If Dickey can’t make his start Sunday — he threw a light bullpen Friday and pitching coach Pete Walker said, “I’m fairly confident that he’ll be out there” — the Blue Jays will almost be at coin-flip time to decide upon a replacement.

“It definitely hasn’t gone as planned, put it that way,” said manager John Gibbons, displaying a gift for understatement.

Make no mistake, what happens with the rotation in the coming week may be far more significant to the team’s chances this season than the slow start that has so many fans frothing at the mouth.

Johnson’s absence is expected to last for only one start — he underwent an MRI on Friday and was awaiting the results — but any deviation from that will be bad news, especially because with him sidelined, it becomes tougher for Dickey to get a break, too.

The knuckleballer deserves kudos for gutting his way through two starts with neck and upper back tightness, but the reality is it’s tough to eliminate the issue without rest, and pitching every five days doesn’t provide for that.

“R.A. won’t go out there unless he’s confident in where he is in his delivery, how he feels and the effectiveness of his knuckleball,” said Walker. “He had a good session (Friday), I’m sure he’s leaning toward (pitching), and we’ll see how he feels (Saturday) to make our final decision.”

Wisely, Johnson will try to nip in the bud his triceps tightness — “right when you release the ball, it feels like someone’s poking you with their finger, it doesn’t really hurt but if you end up pulling a muscle back there, it can set you back a long time” — but if he needs longer than expected and Dickey requires some time, too, the leading internal candidates to fill in may end up being Claudio Vargas or Dave Bush.

Toss in Morrow struggling to get loose before his outing April 19 — it may mean nothing given that he seemed fine against the Baltimore Orioles on Wednesday, but bears watching — and the Blue Jays are walking a perilously fine line in the rotation.

Romero, who debuts his new mechanics Saturday for Dunedin at Brevard County, looms large and while the plan is for him to throw four or five innings, rushing him back before his motion is set could level all the progress he’s made.

No return is imminent, so right now he’s no magic bullet.

Further, if the Blue Jays do end up having to dip into their depth to fill out multiple rotation spots, the burden on an already overworked bullpen is likely to increase, and that’s also troubling.

April isn’t over yet and the Blue Jays already have five relievers with 10 or more games, and their total of 81.2 innings through Thursday’s play ranked second in the majors.
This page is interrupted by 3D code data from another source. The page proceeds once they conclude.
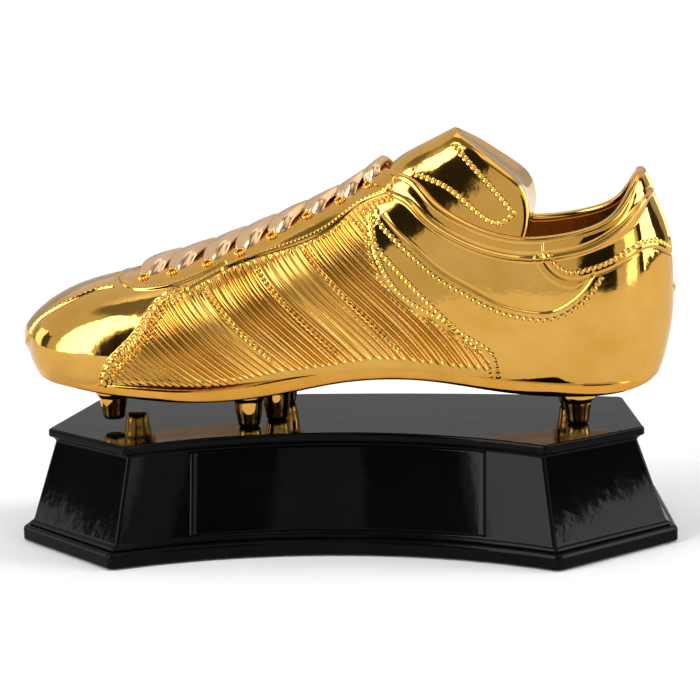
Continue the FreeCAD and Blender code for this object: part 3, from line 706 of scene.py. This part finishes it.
near_skin, near_edge, near_reach = tongue_half(-1)
far_skin, far_edge, far_reach = tongue_half(1)
span = far_edge - near_edge
width = np.maximum(np.linalg.norm(span, axis=1), 1e-6)
share = np.linspace(0, 1, BACK)
start = near_edge + span * (near_reach * 0.5 / (width + 1.0))[:, None]
end = far_edge - span * (far_reach * 0.5 / (width + 1.0))[:, None]
back_face = start[:, None] + (end - start)[:, None] * share[None, :, None]
dish = 2.2 * np.sin(np.pi * share) * np.minimum(width / 40, 1)[:, None]
back_face = back_face - dish[..., None] * np.array((0.70, 0.0, 0.71))


def bend(start, corner, end, t):
    """Point at t on the curve that leaves start towards corner and arrives at end from it."""
    return (1 - t) ** 2 * start + 2 * t * (1 - t) * corner + t ** 2 * end


t = np.linspace(0, 1, TURN + 2)[1:-1][None, :, None]
near_turn = bend(near_skin[:, -1:], near_edge[:, None], back_face[:, :1], t)
far_turn = bend(back_face[:, -1:], far_edge[:, None], far_skin[:, -1:], t)
tongue_grid = np.concatenate([near_skin, near_turn, back_face, far_turn, far_skin[:, ::-1]], 1)
tongue_normals = grid_normals(tongue_grid)
sense = -np.sign(tongue_normals[ACROSS // 2, DEEP // 2, 1])
tongue_normals *= sense
quads = grid_faces(*tongue_grid.shape[:2])
piece = make_mesh("tongue_padded", tongue_grid.reshape(-1, 3), facing(quads, sense), GOLD,
                  tongue_normals.reshape(-1, 3), "tongue")

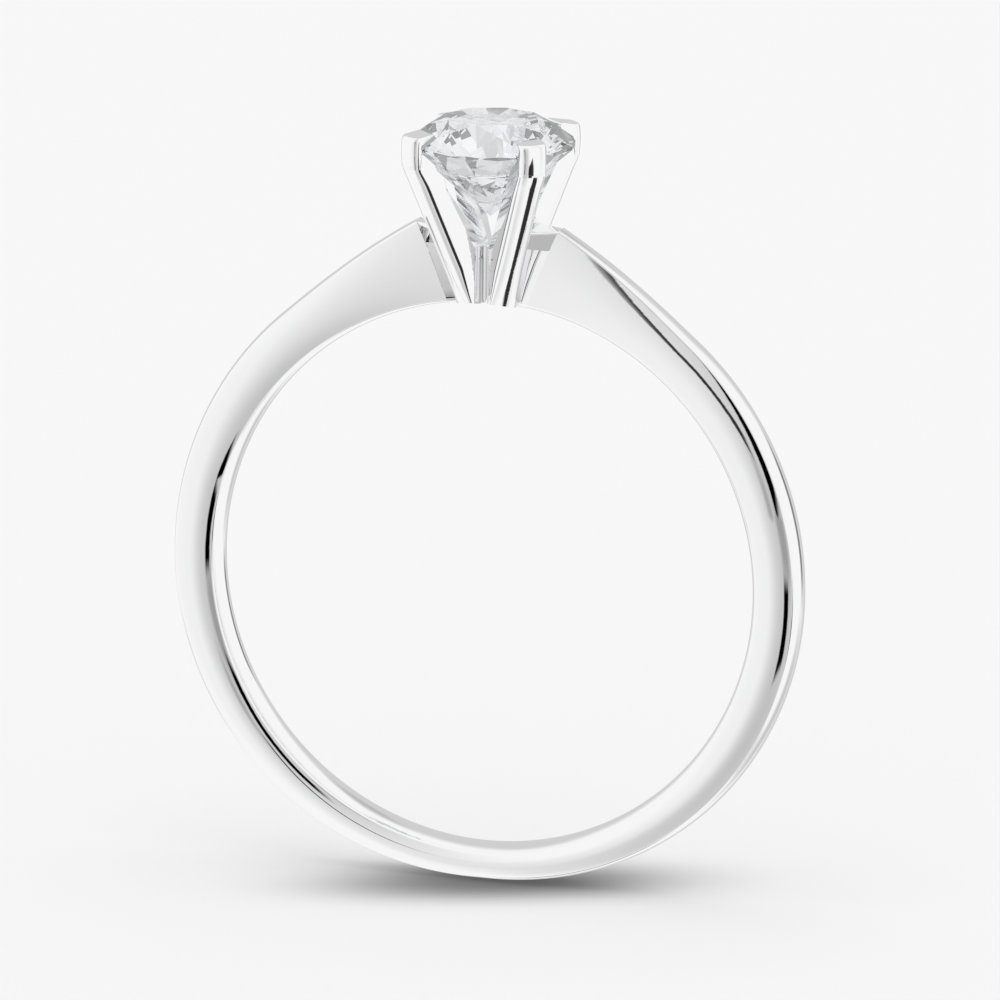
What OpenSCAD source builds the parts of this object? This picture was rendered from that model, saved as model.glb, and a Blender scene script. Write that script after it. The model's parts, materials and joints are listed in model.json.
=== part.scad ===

That’s a pretty dreadful way to keep them fresh for the games of meaning they hope to be playing in September and October.

Given all that, it will be intriguing to watch what the Blue Jays do when Adam Lind rejoins the club from his paternity leave Sunday.

Reliever Brad Lincoln was recalled from Buffalo to fill the gap and he’d certainly be a good fit spelling right-handers Steve Delabar and Esmil Rogers in the occasional seventh or eighth inning.

But for him to stay, either a position player has to go (and unless Mark DeRosa’s calf and groin are still nagging enough for a DL stint, there’s no convenient move), or a pitcher needs to be cleared, which could be done by designating Laffey for assignment, or putting Johnson on the disabled list.

Johnson doesn’t think he needs a trip to the DL, but said he told the Blue Jays “if they needed an extra spot, they could go ahead and put me on the DL. I definitely don’t want to do that, but I’ve already gone five days or whatever so it wouldn’t be too bad.”

So much of the pressure on the Blue Jays here eases if it actually turns out that way, and the triceps tightness that materialized suddenly in his previous start disappears just as quickly, and the difficult decisions that potentially loom don’t have to be made.

The Blue Jays need their caution here to pay a near immediate dividend.

“It’s tough no matter when it is, you never want to miss any starts,” said Johnson. “How bad we’re going right now, that’s one of the things. But I had pretty much everyone come up and tell me to be smart. Be smart, we want you here in September and October and not right now, not as important.

“I’m thinking about being smart for once in my life. I don’t want it to linger on.”

Neither do the Blue Jays, for reasons on a number of different levels.